The grounds of the estates are amazingly beautiful, with many exotic plants,

Estate Landscaping

and numerous types of rubber-producing trees, planted by Edison during his research for the best way to produce rubber domestically.


There were also several varieties of giant green bamboo, which Edison researched as a material for filaments in his first light bulbs.

Bamboo . . . Edison bought the property because of the bamboo

Another interesting tree was this Calabash Tree, with its gourd-like fruit.  We found out that these are the fruits used to create maracas!

Calabash Tree . . . they make maracas out of these

Walking along the path that follows the Caloosahatchee River, we could understand why the Edisons and Ford chose this property for their winter get-aways.
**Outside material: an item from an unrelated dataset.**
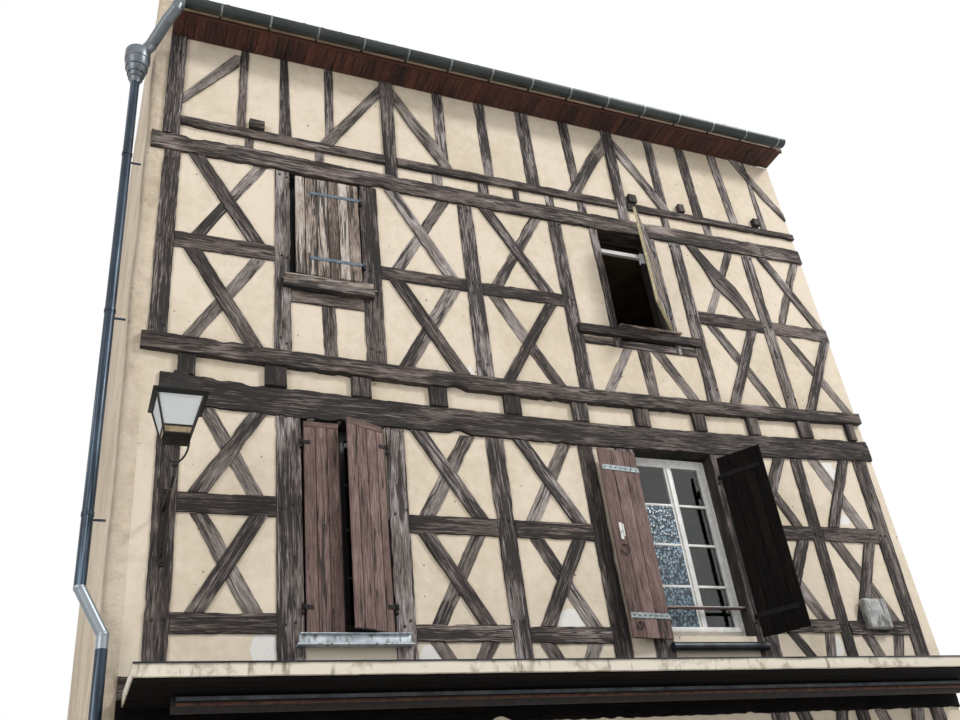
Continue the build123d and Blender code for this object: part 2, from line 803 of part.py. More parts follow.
front_windows = [
    (first_left_window, 2), (first_right_window, 2), (second_left_window, 1), (second_right_window, 0),
]
transom = block(*second_right_window[:2], *transom_level)
window_neighbours = storeys["first"]["posts"] + storeys["second"]["posts"] + [top_plate, girt_whole]
window_list = [(opening, count, slab_front) for opening, count in front_windows]
window_list += [(opening, 2, slab_rear) for opening in rear_openings]
for opening, count, place in window_list:
    neighbours = window_neighbours if place is slab_front else []
    if opening == second_right_window:
        keep("open_window_frame", [window_frame(opening, neighbours, place, [transom])])
    else:
        keep("window_frames", [window_frame(opening, neighbours, place, [])])
    for part in range(count):
        keep("casements", [casement(opening, part, count, place)])
        keep("window_glass", [pane(opening, part, count, place)])

# Shop window and doors
keep("window_frames", [window_frame(shop_window, [], slab_front, [])])
for part in range(3):
    keep("casements", [casement(shop_window, part, 3, slab_front)])
    keep("window_glass", [pane(shop_window, part, 3, slab_front)])
keep("doors", [
    build_front(block(*doorway), -60, 60 + door_thickness),
    build_rear(block(*rear_door), -60, 60 + door_thickness),
])


def sill(left, right, bottom, top, outer):
    """Window sill, notched over the posts that it crosses"""
    piece = box_between(at(left), at(right), front_y(outer), front_face, bottom, top)
    for post in nodes["front_posts"]:
        piece = piece - post
    return piece


keep("window_sills", [
    sill(1620, 2530, 3640, 3750, 90),
    sill(4890, 5900, 3600, 3685, 90),
    sill(1530, 2400, 6935, 7015, 75),
    sill(4580, 6080, 6885, 6990, 60),
])

# Guard rail of the first floor window
keep("guard_rail", [
    box_between(at(first_right_window[0]), at(first_right_window[1]), front_y(-guard_rail_set_back),
                front_y(-guard_rail_set_back - guard_rail_size),
                guard_rail_level, guard_rail_level + guard_rail_size),
])

# Canopy and awning roller
keep("canopy", [
    box_between(at(canopy_left), at(drawn_width), front_y(plate_proud), front_y(canopy_depth),
                canopy_top - canopy_thickness, canopy_top),
])
cassette_height = canopy_top - canopy_thickness - cassette_radius
roller = Cylinder(cassette_radius, at(cassette_right) - at(cassette_left))
roller_middle = Pos(at((cassette_left + cassette_right) / 2), front_y(cassette_distance), cassette_height)
keep("awning_cassette", [roller_middle * Rot(0, 90, 0) * roller])

# Junction box on the front
keep("junction_box", [
    box_between(at(junction_box[0]), at(junction_box[1]), front_y(through_proud),
                front_y(junction_box_depth), junction_box[2], junction_box[3]),
])


def gutter(side):
    """Half round trough with its end caps and the hooks that hold it to the fascia"""
    gutter_y = side * (half_depth + gutter_distance)
    low_half = Pos(0, -gutter_radius / 2) * Rectangle(2 * gutter_radius, gutter_radius)
    disc = Circle(gutter_radius) & low_half
    ring = disc - Circle(gutter_radius - gutter_wall)
    start = Plane(origin=(at(gutter_left), gutter_y, gutter_top), x_dir=(0, 1, 0), z_dir=(1, 0, 0))
    length = at(gutter_right) - at(gutter_left)
    trough = extrude(start * ring, amount=length)
    caps = [extrude(start * disc, amount=gutter_wall)]
    caps.append(extrude(start.offset(length - gutter_wall) * disc, amount=gutter_wall))
    hooks = []
    hook_count = int((length - hook_start) // hook_spacing) + 1
    for index in range(hook_count):
        place = at(gutter_left) + hook_start + index * hook_spacing
        hooks.append(box_between(place - 12, place + 12, side * deck_reach,
                                 side * (half_depth + gutter_distance - gutter_radius + hook_reach),
                                 gutter_top - 30, gutter_top - 24))
    return (trough + caps + hooks).solid()


keep("gutters", [gutter(-1), gutter(1)])


def tube(points, radius):
    """Round pipe along straight runs, with a ball at each bend"""
    shapes = []
    for start, end in zip(points, points[1:]):
        run = Plane(origin=start, z_dir=end - start)
        shapes.append(extrude(run * Circle(radius), amount=(end - start).length))
    shapes += [Pos(*bend) * Sphere(radius + bend_bead) for bend in points[1:-1]]
    pipe = shapes[0]
    for shape in shapes[1:]:
        pipe = pipe + shape
    return pipe


def place_at(distance, proud, level):
    """Point from its distance along the front, its distance before the plaster and its height"""
    return Vector(at(distance), front_y(proud), level)


# Rain pipe, which steps aside above the canopy and stands off the wall's left edge on stays
pipe_y = front_y(pipe_distance)
downpipe = tube([
    place_at(pipe_place, pipe_distance, hopper_bottom),
    place_at(pipe_place, pipe_distance, offset_high),
    place_at(pipe_place + pipe_offset, pipe_distance, offset_low),
    place_at(pipe_place + pipe_offset, pipe_distance, pipe_foot),
], pipe_radius)
for level in clip_levels:
    beside = level > offset_low
    middle = at(pipe_place) if beside else at(pipe_place + pipe_offset)
    back = front_face + stay_depth if beside else front_face
    downpipe = downpipe + Pos(middle, pipe_y, level) * Cylinder(pipe_radius + 5, 30)
    downpipe = downpipe + box_between(middle - 8, middle + 8, back, pipe_y, level - 8, level + 8)
    if beside:
        stay = box_between(middle - 8, at(left_wall_left), front_face, back, level - 8, level + 8)
        downpipe = downpipe + stay
hopper_top = hopper_bottom + hopper_height
neck = tube([
    place_at(gutter_left, gutter_distance, neck_level),
    place_at(gutter_left - 60, gutter_distance, neck_level - 15),
    place_at(gutter_left - 80, gutter_distance - 10, neck_level - 90),
    place_at(gutter_left - 150, gutter_distance - 90, neck_level - 190),
    place_at(pipe_place + 110, pipe_distance + 20, hopper_top + 130),
    place_at(pipe_place + 45, pipe_distance, hopper_top + 20),
    place_at(pipe_place + 45, pipe_distance, hopper_top - 20),
], neck_radius)
neck = neck - box_between(at(gutter_left), at(gutter_left) + 200, front_y(gutter_distance + 200),
                          front_y(gutter_distance - 200), neck_level - 200, neck_level + 200)
keep("rain_pipe", [downpipe.solid(), neck.solid()])
hopper_outside = [(share * hopper_radius, level * hopper_height) for level, share in hopper_steps]
hopper_inside = [(hopper_radius - hopper_wall, hopper_height), (hopper_radius - hopper_wall, hopper_height * 0.75),
                 (hopper_radius * 0.7, hopper_height * 0.5), (0, hopper_height * 0.5)]
hopper_profile = make_face(Polyline((0, 0), *hopper_outside, *hopper_inside, close=True))
hopper = revolve(Plane.XZ * hopper_profile, Axis.Z)
keep("hopper_head", [Pos(at(pipe_place), pipe_y, hopper_bottom) * hopper])

# Lantern on its bracket
lantern_place = 620
lantern_distance = 640
arm_level = 4690
plate_low = 4250
plate_high = 4870
bar = 12
ball_level = 4785
fork_level = 4795
glass_low = 4975
glass_high = 5268
brim_high = 5300
cap_high = 5400
vent_high = 5540
glass_width = 340
brim_width = 395
fork_reach = 95
lantern_x = at(lantern_place)
lantern_y = front_y(lantern_distance)
bar_face = front_y(post_proud + bar)
wall_bar = box_between(lantern_x - 18, lantern_x + 34, front_y(post_proud), bar_face, plate_low, plate_high)
arm = box_between(lantern_x - bar, lantern_x + bar, bar_face, lantern_y - bar,
                  arm_level - bar, arm_level + bar)
stem = Pos(lantern_x, lantern_y, (arm_level + fork_level) / 2) * Cylinder(bar, fork_level - arm_level)
ball = Pos(lantern_x, lantern_y, ball_level - bar) * Sphere(2 * bar)
fork = box_between(lantern_x - fork_reach, lantern_x + fork_reach, lantern_y - bar, lantern_y + bar,
                   fork_level - bar, fork_level)
for side in (-1, 1):
    tine = lantern_x + side * fork_reach
    fork = fork + box_between(tine - bar / 2, tine + bar / 2, lantern_y - bar, lantern_y + bar,
                              fork_level - bar, glass_low)
brace_path = ThreePointArc((lantern_x, front_y(post_proud + bar - 4), plate_low + 60),
                           (lantern_x, front_y(lantern_distance / 4), plate_low + 260),
                           (lantern_x, front_y(lantern_distance * 3 / 4), arm_level - bar + 2))
brace_start = Plane(origin=brace_path @ 0, z_dir=brace_path % 0)
brace = sweep(brace_start * Rectangle(bar, bar), path=brace_path)
keep("lantern_bracket", [(wall_bar + arm + stem + ball + fork + brace).solid()])


def lantern_tier(low, high, low_width, high_width):
    """Square tapering body between two levels"""
    return loft([
        Plane(origin=(lantern_x, lantern_y, low)) * Rectangle(low_width, low_width),
        Plane(origin=(lantern_x, lantern_y, high)) * Rectangle(high_width, high_width),
    ])


lantern_body = lantern_tier(glass_low, glass_high, 2 * fork_reach, glass_width)
lantern_body = lantern_body + lantern_tier(glass_high, brim_high, brim_width, brim_width)
lantern_body = lantern_body + lantern_tier(brim_high, cap_high, brim_width - 25, 235)
lantern_body = lantern_body + lantern_tier(cap_high, vent_high, 190, 90)
keep("lantern", [lantern_body.solid()])

# Shutter leaves: hinge place, side of the hinge, leaf width, bottom, top, rest opening in degrees
leaves = {
    "shutter_first_left_a": (first_left_window[0], "left", 301, 3757, 5562, 0),
    "shutter_first_left_b": (first_left_window[1], "right", 378, 3757, 5562, 21),
    "shutter_first_right_a": (first_right_window[0], "left", 435, 3695, 5500, 175),
    "shutter_first_right_b": (first_right_window[1], "right", 445, 3712, 5508, 126),
    "shutter_second_left": (second_left_window[1], "right", 640, 7120, 8330, 0),
    "shutter_second_right": (second_right_window[1], "right", 632, 7060, 8330, 45),
}


def hinge_axis(place, side):
    """X and Y of a pintle beside an opening"""
    away = -1 if side == "left" else 1
    return at(place + away * axis_inset), front_y(axis_distance)


for name, (place, side, width, bottom, top, opened) in leaves.items():
    towards = 1 if side == "left" else -1
    x_axis, y_axis = hinge_axis(place, side)
    axis = Axis((x_axis, y_axis, 0), (0, 0, 1))
    turn = -opened * towards
    near = x_axis + towards * leaf_edge_gap
    far = near + towards * width
    face_y = y_axis + leaf_face_gap
    leaf = box_between(near, far, face_y, face_y + leaf_thickness, bottom, top)
    bore = Cylinder(pin_radius + pin_clearance, 2 * strap_width)
    straps = []
    for level in (bottom + strap_inset, top - strap_inset):
        bar_start = x_axis + towards * (pin_radius + 4)
        bar_end = x_axis + towards * width * strap_reach
        bar = box_between(bar_start, bar_end, face_y - strap_thickness, face_y,
                          level - strap_width / 2, level + strap_width / 2)
        strap = bar + Pos(x_axis, y_axis, level) * Cylinder(eye_radius, strap_width)
        strap = strap - Pos(x_axis, y_axis, level) * bore
        straps.append(strap.solid())
        pin_low = level - strap_width / 2 - pin_drop
        pin_high = level + strap_width / 2 + pin_rise
        pin = Pos(x_axis, y_axis, (pin_low + pin_high) / 2) * Cylinder(pin_radius, pin_high - pin_low)
        foot = box_between(x_axis - 8, x_axis + 8, y_axis - 8, front_y(post_proud), pin_low - 12, pin_low)
        keep("shutter_pintles", [(pin + foot).solid()])
    keep(name, [leaf.rotate(axis, turn)])
    keep(name + "_straps", [strap.rotate(axis, turn) for strap in straps])
    print(name, "axis", round(x_axis, 1), round(y_axis, 1))

for name, solids in nodes.items():
    flat = []
    for solid in solids:
        flat += solid.solids()
    shape = flat[0] if len(flat) == 1 else Compound(children=flat)
    export_step(shape, "parts/" + name + ".step")
print(len(nodes), "nodes")
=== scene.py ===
import random
from math import atan2, cos, pi, radians, sin
import bmesh
import bpy
from mathutils import Matrix, Vector, noise


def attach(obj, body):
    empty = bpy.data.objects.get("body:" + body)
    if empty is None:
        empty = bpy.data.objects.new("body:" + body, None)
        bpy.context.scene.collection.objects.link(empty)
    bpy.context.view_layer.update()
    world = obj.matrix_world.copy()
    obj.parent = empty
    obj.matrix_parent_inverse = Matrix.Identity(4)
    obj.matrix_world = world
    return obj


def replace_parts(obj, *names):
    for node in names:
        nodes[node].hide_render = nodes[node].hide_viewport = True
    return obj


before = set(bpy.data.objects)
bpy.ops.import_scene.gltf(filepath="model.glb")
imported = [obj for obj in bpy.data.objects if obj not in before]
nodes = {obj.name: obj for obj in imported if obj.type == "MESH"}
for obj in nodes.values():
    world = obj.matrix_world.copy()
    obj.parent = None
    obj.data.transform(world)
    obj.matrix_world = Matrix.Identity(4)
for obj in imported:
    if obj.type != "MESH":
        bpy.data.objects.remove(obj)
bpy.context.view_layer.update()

frontY = -4.0        # plaster face of the street front
leftX = -4.0         # left face of the house, from which the facade distances below count
innerLeft = -3.605   # where the front meets the left party wall
boundaryX = 4.0      # plain party wall that the next house would stand against
rearmostY = 4.502    # outer side of the rear gutter


def hexColor(code):
    # sRGB hex to the linear colour that the shader wants
    parts = [int(code[i:i + 2], 16) / 255 for i in (1, 3, 5)]
    return [p / 12.92 if p <= 0.04045 else ((p + 0.055) / 1.055) ** 2.4 for p in parts] + [1.0]


def addNode(tree, kind, inputs=None, **settings):
    node = tree.nodes.new(kind)
    for key, value in settings.items():
        setattr(node, key, value)
    for socket, value in (inputs or {}).items():
        if isinstance(value, bpy.types.NodeSocket):
            tree.links.new(value, node.inputs[socket])
        else:
            node.inputs[socket].default_value = value
    return node


def mathNode(tree, operation, *values):
    return addNode(tree, "ShaderNodeMath", dict(enumerate(values)), operation=operation).outputs[0]


def noiseNode(tree, place, scale, detail, roughness=0.5):
    return addNode(tree, "ShaderNodeTexNoise", {"Vector": place, "Scale": scale, "Detail": detail,
                                                "Roughness": roughness}).outputs["Fac"]


def rangeNode(tree, value, low, high, toLow=0.0, toHigh=1.0):
    return addNode(tree, "ShaderNodeMapRange", {"Value": value, "From Min": low, "From Max": high, "To Min": toLow,
                                                "To Max": toHigh}).outputs[0]


def mixNode(tree, share, color, over):
    # a colour laid over another, given as hex code or socket
    over = hexColor(over) if isinstance(over, str) else over
    return addNode(tree, "ShaderNodeMix", {"Factor": share, "A": color, "B": over}, data_type="RGBA").outputs["Result"]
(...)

The Fords only spent about 2 weeks each year at their winter estate, but the Edisons lived here for much longer periods of time.  This was evident from the presence of a pool on the Edison Estate,

Edison Pool

Sitting Room by the Pool

along with Edison’s office,

Edison's Office

and several of Mina Edison’s gardens.

Moonlight Garden

The Moonlight Garden



The Lily Pond

We finished our tour of the estates, and crossed back over to the Museum, where we were able to see many of Edison’s numerous inventions.


We were just in time to see a demonstration of music played on a phonograph that was over 100 years old . . .

100 years old and it still works!

and it still sounded pretty darn good!

Live demonstration of the phonograph

Our last stop was Edison’s Botanic Research Lab.  His Menlo Park Lab, where he invented the light bulb and other technological advances, has been moved to Greenfield Village in Dearborn, MI, but this botanic lab remains here in Ft. Myers where he did all of his research with plants and fibers.


The lab is in great shape, and looks like Edison could just walk right in and sit down to work!

Edison's Lab


Our visit to the Edison and Ford Winter Estates was very educational and enjoyable, and we’re glad we spent the afternoon here.  If you are ever in Ft. Myers, you should be sure to stop in for a visit!